Palermo police chief Giuseppe Caruso described Nicchi as "a young man with grey matter and energy ... and ready to rise to the leadership of Cosa Nostra, at least in Palermo." His name is now among the candidate leaders of Cosa Nostra, along with Matteo Messina Denaro and Domenico Raccuglia. According to prosecutor Francesco Del Bene, who coordinated the arrest of Lo Piccolo: "Gianni Nicchi is a killer, now he should be emerging, but he is the only one left from the Corleonesi faction."

According to Antonio Ingroia, one of the prosecutors of the Direzione Distrettuale Antimafia (DDA) of Palermo, the main leading figures in Cosa Nostra at the moment, Matteo Messina Denaro, Giovanni Riina, Domenico Raccuglia, Pietro Tagliavia and Nicchi, are still too young to be recognized as leading bosses of the organization.

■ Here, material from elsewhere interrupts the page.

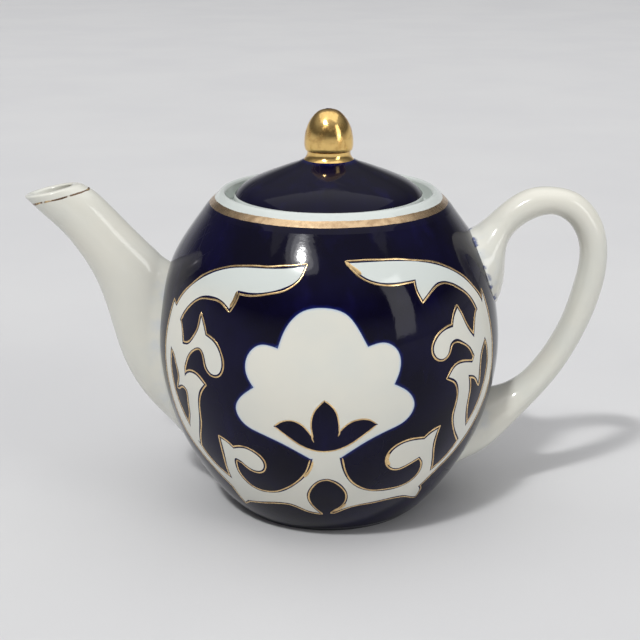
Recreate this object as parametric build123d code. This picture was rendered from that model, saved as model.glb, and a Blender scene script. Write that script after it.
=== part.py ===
from build123d import *
import math
import os

# A one-litre porcelain teapot with a lift-off lid, in millimetres.
# The origin is the centre of the foot on the table, +Z is up the pot's axis,
# the spout points along -X and the handle along +X.

# ---- driving dimensions ----
foot_radius = 37.0          # outer edge of the standing ring
foot_height = 2.5           # from the table to the underside of the floor
foot_width = 4.4            # across the ring, where it meets the floor
foot_bevel = 0.7            # softened edges of the standing ring
floor_top = 7.0             # inside floor of the pot
belly_radius = 65.0         # widest radius of the pot
wall = 4.0                  # wall of the belly
seat_height = 116.5         # ledge that the lid rests on
seat_lip = 3.5              # thickness of the ledge at the mouth
mouth_radius = 33.5         # hole that the lid's flange drops through
collar_inner_radius = 38.6  # inside of the raised ring round the lid
lid_radius = 35.5           # outer edge of the lid
lid_edge_top = 120.0        # the lid's upright edge runs from here
lid_edge_foot = 117.2       # down to here, above a small bevel
lid_edge_bevel = 0.5
lid_flange_radius = 32.5    # outside of the flange under the lid
lid_flange_wall = 3.0
lid_flange_depth = 8.0
knob_seat_height = 134.0    # top of the lid, under the knob
knob_seat_radius = 9.3
vent_radius = 1.3           # steam vent through the knob and the lid
spout_wall = 3.0
strainer_height = 57.0      # middle of the pierced patch behind the spout
strainer_radius = 9.0
strainer_hole_radius = 1.5
strainer_ring_radius = 5.6
strainer_ring_holes = 6

# ---- outlines, as (radius, height) ----
floor_radius = 39.3         # outside of the pot where the floor meets the foot
shoulder_radius = 46.2      # outside of the pot at the height of the lid's seat
body_outline = [
    (floor_radius, foot_height),
    (43.2, 7.0),
    (50.9, 18.0),
    (58.3, 32.0),
    (63.1, 48.0),
    (belly_radius, 65.0),
    (63.2, 82.0),
    (59.0, 97.0),
    (52.4, 108.0),
    (shoulder_radius, seat_height),
]
cavity_outline = [
    (30.0, floor_top),
    (40.3, 10.5),
    (46.9, 18.0),
    (54.3, 32.0),
    (59.1, 48.0),
    (belly_radius - wall, 65.0),
    (59.2, 82.0),
    (54.3, 97.0),
    (47.5, 106.8),
    (40.0, 111.7),
    (mouth_radius, seat_height - seat_lip),
]
collar_outline = [
    (shoulder_radius, seat_height),
    (44.5, 118.4),
    (42.4, 120.4),
    (41.2, 121.7),
    (40.2, 122.4),
    (39.3, 122.4),
    (collar_inner_radius, 121.5),
]
lid_outline = [
    (knob_seat_radius, knob_seat_height),
    (11.5, 132.9),
    (15.5, 131.4),
    (20.0, 129.7),
    (25.0, 127.7),
    (29.0, 125.9),
    (32.3, 123.9),
    (34.4, 122.0),
    (35.3, 120.8),
    (lid_radius, lid_edge_top),
]
lid_hollow_outline = [
    (lid_flange_radius - lid_flange_wall, seat_height),
    (28.6, 120.0),
    (26.6, 122.6),
    (22.0, 125.2),
    (15.5, 127.8),
    (9.0, 129.8),
    (vent_radius, 130.4),
]
knob_outline = [
    (knob_seat_radius, knob_seat_height),
    (8.6, 135.0),
    (8.3, 136.2),
    (8.7, 138.0),
    (9.1, 140.2),
    (8.8, 143.4),
    (7.7, 147.0),
    (5.6, 150.2),
    (3.2, 152.1),
    (vent_radius, 152.6),
]

# ---- cross-sections, as (edge point, opposite edge point, half width) ----
# Both edge points are (x, z) in the pot's middle plane, and the half width is along Y.
# The spout runs from its lip down to a root that ends inside the body.
spout_sections = [
    ((-92.5, 124.4), (-113.4, 119.6), 8.3),
    ((-87.6, 121.5), (-106.4, 112.6), 8.6),
    ((-82.0, 116.0), (-100.6, 107.0), 9.0),
    ((-75.7, 109.1), (-95.0, 99.8), 9.5),
    ((-69.0, 102.1), (-90.4, 92.0), 10.0),
    ((-62.3, 95.1), (-86.7, 83.0), 10.6),
    ((-56.5, 87.0), (-83.3, 70.5), 11.4),
    ((-51.0, 78.0), (-79.4, 56.5), 12.6),
    ((-46.5, 68.0), (-72.0, 42.5), 14.2),
    ((-42.0, 58.0), (-61.5, 31.0), 15.4),
    ((-38.0, 50.0), (-49.5, 21.0), 15.6),
]
# The handle runs from its upper root, over the top and down to its lower root.
handle_sections = [
    ((46.0, 100.0), (56.0, 74.0), 16.0),
    ((54.6, 107.2), (64.3, 81.4), 14.6),
    ((59.8, 111.6), (66.5, 89.5), 11.2),
    ((65.4, 116.8), (67.2, 101.2), 8.0),
    ((73.2, 121.9), (73.6, 109.5), 6.6),
    ((82.3, 123.4), (82.4, 113.0), 6.2),
    ((93.0, 121.0), (88.4, 111.3), 6.1),
    ((101.2, 113.2), (92.6, 106.9), 6.0),
    ((105.4, 99.8), (95.2, 98.4), 6.0),
    ((104.2, 84.0), (93.8, 86.4), 6.0),
    ((99.6, 69.4), (90.0, 73.0), 6.1),
    ((93.2, 56.0), (84.2, 61.0), 6.2),
    ((84.4, 43.2), (76.6, 50.6), 6.8),
    ((73.4, 30.8), (69.2, 45.0), 9.0),
    ((61.8, 19.8), (62.6, 42.4), 13.2),
    ((44.0, 12.0), (51.0, 35.0), 15.6),
]


def revolved(outline):
    """Turn a closed (radius, height) outline round the pot's axis."""
    return revolve(make_face(outline), Axis.Z)


def curve(points, **tangents):
    """A smooth curve through (radius, height) points, in the XZ plane."""
    return Spline([(r, 0, z) for r, z in points], **tangents)


def line(*points):
    """Straight runs through (radius, height) points, in the XZ plane."""
    return Polyline([(r, 0, z) for r, z in points])


def section(edge, opposite, half_width, inset=0.0):
    """An oval that spans two edge points of the middle plane."""
    span = Vector(edge[0] - opposite[0], 0, edge[1] - opposite[1])
    middle = Vector((edge[0] + opposite[0]) / 2, 0, (edge[1] + opposite[1]) / 2)
    plane = Plane(origin=middle, x_dir=span, z_dir=span.cross(Vector(0, 1, 0)))
    return plane * Ellipse(span.length / 2 - inset, half_width - inset)


def body_envelope():
    """The pot's outside as one full solid: spout and handle are trimmed to it."""
    top = line((shoulder_radius, seat_height), (0, seat_height), (0, foot_height))
    bottom = line((0, foot_height), (floor_radius, foot_height))
    return revolved([curve(body_outline), top, bottom])


def cavity():
    """The space that holds the tea, with the mouth above it."""
    lip_height = seat_height - seat_lip
    floor = line((0, floor_top), cavity_outline[0])
    mouth = line((mouth_radius, lip_height), (mouth_radius, seat_height), (0, seat_height))
    axis = line((0, seat_height), (0, floor_top))
    return revolved([floor, curve(cavity_outline), mouth, axis])


def along_x(radius, y=0.0, z=strainer_height):
    """A short round bar along X through the wall behind the spout."""
    return Pos(wall / 2 - belly_radius, y, z) * Rot(0, 90, 0) * Cylinder(radius, 3 * wall)


def strainer_holes():
    """One hole in the middle of the strainer and a ring of holes round it."""
    holes = [along_x(strainer_hole_radius)]
    for i in range(strainer_ring_holes):
        turn = 2 * math.pi * i / strainer_ring_holes
        y = strainer_ring_radius * math.sin(turn)
        z = strainer_height + strainer_ring_radius * math.cos(turn)
        holes.append(along_x(strainer_hole_radius, y, z))
    return holes


def make_foot_ring():
    inner_radius = foot_radius - foot_width
    outline = line(
        (floor_radius, foot_height),
        (foot_radius, foot_bevel),
        (foot_radius - foot_bevel, 0),
        (inner_radius + foot_bevel, 0),
        (inner_radius, foot_bevel),
        (inner_radius, foot_height),
        (floor_radius, foot_height),
    )
    return revolved([outline])


def make_rim_collar():
    crown = curve(collar_outline)
    inside = line(collar_outline[-1], (collar_inner_radius, seat_height))
    base = line((collar_inner_radius, seat_height), (shoulder_radius, seat_height))
    return revolved([crown, inside, base])


def make_spout(envelope):
    outside = loft([section(*s) for s in spout_sections])
    bore_sections = [section(*s, inset=spout_wall) for s in spout_sections]
    # the bore starts just above the lip, so that it opens the spout's mouth cleanly
    above_lip = Pos(-1.0, 0, 4.0) * bore_sections[0]
    bore = loft([above_lip] + bore_sections)
    return outside - bore - envelope


def make_handle(envelope):
    return loft([section(*s) for s in handle_sections]) - envelope


def make_lid_dome():
    rest_radius = lid_radius - lid_edge_bevel
    edge = line(lid_outline[-1], (lid_radius, lid_edge_foot), (rest_radius, seat_height))
    rest_face = line((rest_radius, seat_height), lid_hollow_outline[0])
    vent = line(lid_hollow_outline[-1], (vent_radius, knob_seat_height))
    top = line((vent_radius, knob_seat_height), lid_outline[0])
    return revolved([curve(lid_outline), edge, rest_face, curve(lid_hollow_outline), vent, top])


def make_lid_flange():
    inner_radius = lid_flange_radius - lid_flange_wall
    bottom = seat_height - lid_flange_depth
    bevel = 0.8
    outline = line(
        (inner_radius, seat_height),
        (lid_flange_radius, seat_height),
        (lid_flange_radius, bottom + bevel),
        (lid_flange_radius - bevel, bottom),
        (inner_radius + bevel, bottom),
        (inner_radius, bottom + bevel),
        (inner_radius, seat_height),
    )
    return revolved([outline])


def make_lid_knob():
    vent = line(knob_outline[-1], (vent_radius, knob_seat_height))
    base = line((vent_radius, knob_seat_height), (knob_seat_radius, knob_seat_height))
    return revolved([curve(knob_outline), vent, base])


envelope = body_envelope()
body_wall = envelope - cavity()
patch = along_x(strainer_radius)

parts = {
    "pot_body": body_wall - patch,
    "strainer": (body_wall & patch) - strainer_holes(),
    "foot_ring": make_foot_ring(),
    "rim_collar": make_rim_collar(),
    "spout": make_spout(envelope),
    "handle": make_handle(envelope),
    "lid_dome": make_lid_dome(),
    "lid_flange": make_lid_flange(),
    "lid_knob": make_lid_knob(),
}

os.makedirs("parts", exist_ok=True)
for name, shape in parts.items():
    export_step(shape, f"parts/{name}.step")
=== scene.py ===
import math

import bpy
import numpy as np
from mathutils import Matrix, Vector, geometry, kdtree, noise


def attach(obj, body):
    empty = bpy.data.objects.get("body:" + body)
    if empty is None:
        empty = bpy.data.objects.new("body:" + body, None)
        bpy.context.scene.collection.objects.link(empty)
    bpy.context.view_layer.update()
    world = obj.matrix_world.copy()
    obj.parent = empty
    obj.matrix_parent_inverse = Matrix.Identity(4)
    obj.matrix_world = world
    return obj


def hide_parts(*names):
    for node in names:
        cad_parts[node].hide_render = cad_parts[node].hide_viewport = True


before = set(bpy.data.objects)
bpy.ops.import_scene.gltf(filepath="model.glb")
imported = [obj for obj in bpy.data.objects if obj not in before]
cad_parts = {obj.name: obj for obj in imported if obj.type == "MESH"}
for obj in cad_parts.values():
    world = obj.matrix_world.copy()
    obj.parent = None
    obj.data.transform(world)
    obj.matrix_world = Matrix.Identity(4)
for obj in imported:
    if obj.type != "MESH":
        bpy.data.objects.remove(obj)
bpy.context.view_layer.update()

# A cobalt, white and gilt porcelain teapot. Everything is worked out in millimetres, in the
# frame of the CAD model, and turned into metres as each mesh is made.
MM = 0.001

# ---- sizes shared with the CAD model ----
BELLY_RADIUS = 65.0
WALL = 4.0
FOOT_RADIUS = 37.0
FOOT_HEIGHT = 2.5
FOOT_WIDTH = 4.4
FLOOR_TOP = 7.0
FLOOR_RADIUS = 39.3
FLAT_FLOOR_RADIUS = 30.0
SHOULDER_RADIUS = 46.2
SEAT_HEIGHT = 116.5
SEAT_LIP = 3.5
MOUTH_RADIUS = 33.5
COLLAR_INNER_RADIUS = 38.6
COLLAR_INNER_TOP = 121.5
LID_RADIUS = 35.5
LID_EDGE_TOP = 120.0
LID_EDGE_FOOT = 117.2
LID_EDGE_BEVEL = 0.5
LID_HOLLOW_TOP = 130.4
FLANGE_RADIUS = 32.5
FLANGE_WALL = 3.0
FLANGE_DEPTH = 8.0
KNOB_SEAT_HEIGHT = 134.0
KNOB_SEAT_RADIUS = 9.3
KNOB_TOP = 152.6
VENT_RADIUS = 1.3
SPOUT_WALL = 3.0
STRAINER_HEIGHT = 57.0
STRAINER_RADIUS = 9.0
# how deep the spout and handle are rooted in the wall
ROOT_DEPTH = 1.5

# outlines, as (radius, height)
BODY_OUTLINE = [
    (FLOOR_RADIUS, FOOT_HEIGHT), (43.2, 7.0), (50.9, 18.0), (58.3, 32.0), (63.1, 48.0),
    (BELLY_RADIUS, 65.0), (63.2, 82.0), (59.0, 97.0), (52.4, 108.0), (SHOULDER_RADIUS, SEAT_HEIGHT),
]
CAVITY_OUTLINE = [
    (FLAT_FLOOR_RADIUS, FLOOR_TOP), (40.3, 10.5), (46.9, 18.0), (54.3, 32.0), (59.1, 48.0),
    (BELLY_RADIUS - WALL, 65.0), (59.2, 82.0), (54.3, 97.0), (47.5, 106.8), (40.0, 111.7),
    (MOUTH_RADIUS, SEAT_HEIGHT - SEAT_LIP),
]

# cross-sections, as (x and z of one edge, x and z of the edge opposite, half width)
SPOUT_SECTIONS = [
    (-92.5, 124.4, -113.4, 119.6, 8.3),
    (-87.6, 121.5, -106.4, 112.6, 8.6),
    (-82.0, 116.0, -100.6, 107.0, 9.0),
    (-75.7, 109.1, -95.0, 99.8, 9.5),
    (-69.0, 102.1, -90.4, 92.0, 10.0),
    (-62.3, 95.1, -86.7, 83.0, 10.6),
    (-56.5, 87.0, -83.3, 70.5, 11.4),
    (-51.0, 78.0, -79.4, 56.5, 12.6),
    (-46.5, 68.0, -72.0, 42.5, 14.2),
    (-42.0, 58.0, -61.5, 31.0, 15.4),
    (-38.0, 50.0, -49.5, 21.0, 15.6),
]
HANDLE_SECTIONS = [
    (46.0, 100.0, 56.0, 74.0, 16.0),
    (54.6, 107.2, 64.3, 81.4, 14.6),
    (59.8, 111.6, 66.5, 89.5, 11.2),
    (65.4, 116.8, 67.2, 101.2, 8.0),
    (73.2, 121.9, 73.6, 109.5, 6.6),
    (82.3, 123.4, 82.4, 113.0, 6.2),
    (93.0, 121.0, 88.4, 111.3, 6.1),
    (101.2, 113.2, 92.6, 106.9, 6.0),
    (105.4, 99.8, 95.2, 98.4, 6.0),
    (104.2, 84.0, 93.8, 86.4, 6.0),
    (99.6, 69.4, 90.0, 73.0, 6.1),
    (93.2, 56.0, 84.2, 61.0, 6.2),
    (84.4, 43.2, 76.6, 50.6, 6.8),
    (73.4, 30.8, 69.2, 45.0, 9.0),
    (61.8, 19.8, 62.6, 42.4, 13.2),
    (44.0, 12.0, 51.0, 35.0, 15.6),
]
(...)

On 21 January 2008, the Palermo Court convicted the fugitive Nicchi and sentenced him to 18 years in prison. Because he was tried under a special short procedure, he received a 1/3 reduction on his sentence. He was indicted on 7 February 2008, in operation Old Bridge against the Gambinos in New York and their connections in Palermo, involved in drug trafficking.

==Arrest==
On 5 December 2009, Italian police arrested him in Palermo. He is incarcerated in the special security prison in L'Aquila under the strict Article 41-bis prison regime.

In September 2010 he went on a hunger strike for two weeks demanding to see his two children who were born while he was a fugitive. He had not acknowledged the children while he was on the run so officially they are not his. He has started the process to officially acknowledge them.